Классика - это то, что никто не читает по доброй воле, а только из-под палки.  Теперь та же участь постигла и советских классиков, которые писали о временах для молодого поколения совершенно непонятных и о плакатных людях, которые вообще никогда не существовали. Ответь - кому нужен Фадеев? Кто это такой?
- Нужен сегодня Фадеев или не нужен - дело десятое. Важно не дать разорваться цепи поколений. Важно издавать. Кто-то прочтет, заинтересуется. Все это модет пригодиться кому-то. Не лишнее. Пускай.
- Да я не против. Если есть рынок на Овидия, пусть будет и Овидий. Но пусть знает свое место. Вот Прилепин свое место знает. Тебя кто читает? Литература протеста нынче востребована?
- Меня читают люди всех возрастов - молодые, старые. И востребована ими не литература протеста! Я - писатель про нормальное. В нашем ненормальном мире, где все ненормальное возводится в статус нормального, люди ищут каких-то скреп или перил, за которые можно ухватиться, чтобы удержаться. В этом смысле моя биография, моя судьба, мои тексты - даже самые острые - содержат нормальные представления о жизни, с которыми себя захочет соотносить любой нормальный человек. Ведь большинство из нас втайне догадываются, что родина - вещь не самая лишняя. Что лучше не блудить, чем блудить. Что лучше быть человеком, а не скотом. Никуда от этого не денешься.
- Денешься! Блудить не опасно, если есть презерватив. Мораль ведь меняется, она становится более толерантной и допускающей смену партнеров. И Родина вещь изменяемая! Переехал в другую страну, нашел там себя - получил новую родину. Вообще, в эпоху глобализма родиной становится вся планета, как когда-то для француза перестала быть родиной Гасконь и стала Франция. Буржуазная революция расширила понятие родины. А глобализм - это и есть мировое обуржуазивание. Кстати, о смене родины... Ты вот сказал про свою биографию, на которую в том числе клюет покупатель, и тут у меня есть вопрос, который мне покоя не дает. Почему ты до сих пор живешь в Нижнем Новгороде и не переехал в Москву? Все события происходят в Москве. Вся история страны творится в Москве. И понятно, почему: главное в организме - голова. А живот несет обслуживающие функции, не говоря уж о жопе. Нижний Новгород жопой не назовешь, но и от головы он довольно далеко. Что ты там делаешь? Писатель должен держать руку на пульсе!

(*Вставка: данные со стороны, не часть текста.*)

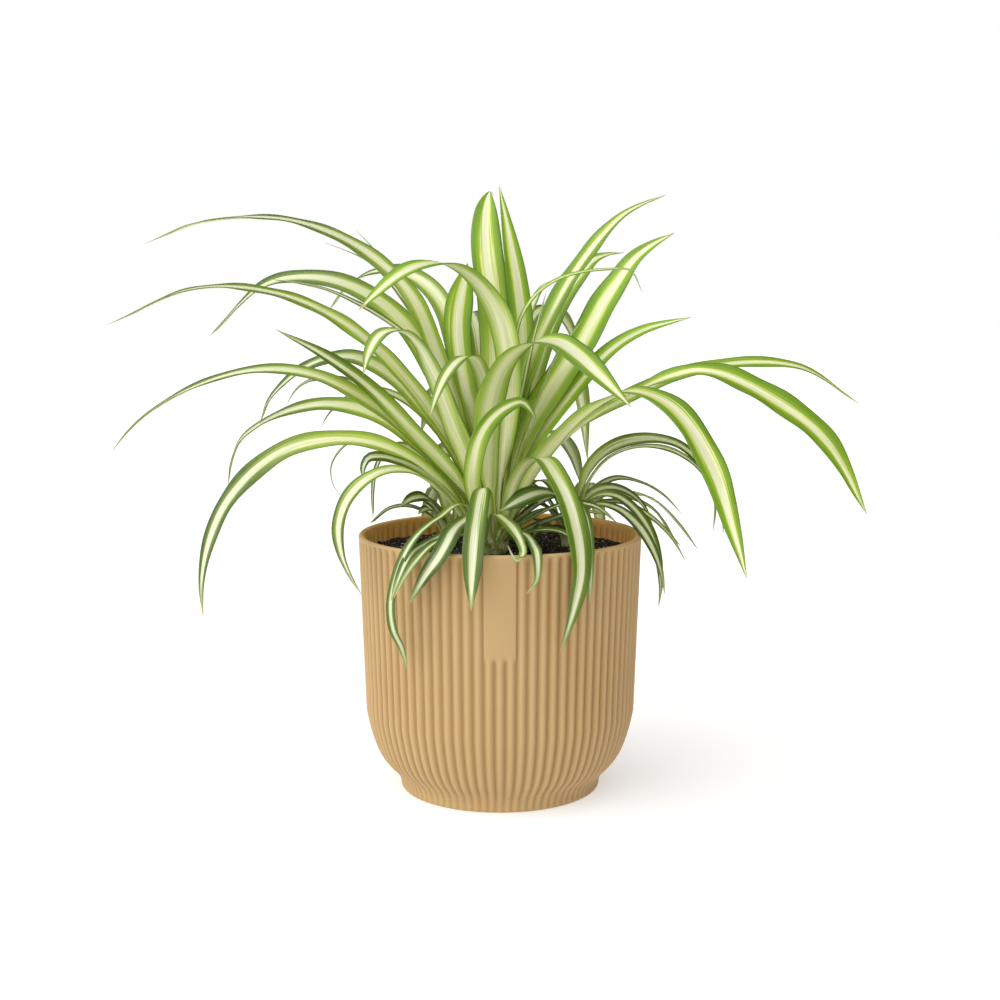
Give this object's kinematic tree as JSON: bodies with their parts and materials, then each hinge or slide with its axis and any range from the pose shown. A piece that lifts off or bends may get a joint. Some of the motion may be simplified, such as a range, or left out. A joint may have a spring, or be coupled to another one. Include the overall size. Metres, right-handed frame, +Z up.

- Москва - суетливый город, мешающий работать, отнимающий время впустую. Я приезжаю сюда, чтобы лицом поторговать, чтобы народ больше мои книги покупал. А сами книги пишутся в уединении. Почему Лев Николаевич Толстой жил в Ясной Поляне, убегал из Москвы? А я до недавнего времени даже не в Нижнем Новгороде жил. Городские ландшафты я стал обживать только потому, что у меня двое детей в этом году пошли в школу. А так я вобще живу в деревне, не берегу реки, в своем двухэтажном доме, который сам построил. Там нет интернета, нет мобильной связи, нет телевидения. Идеальное пространство для понимания жизни.
Да и не так уж много событий происходит в Москве, как тебе кажется. Здесь происходит только излишняя информационная переподпитка. Я уезжаю отсюда на три недели, возвращаюсь и вижу, что ничего у вас тут не изменилось. Уезжаю на полтора месяца, возвращаюсь - все то же самое. Те же люди сидят у компьютера, глядя на те же ленты новостей и читают сами себя в Фейсбуке.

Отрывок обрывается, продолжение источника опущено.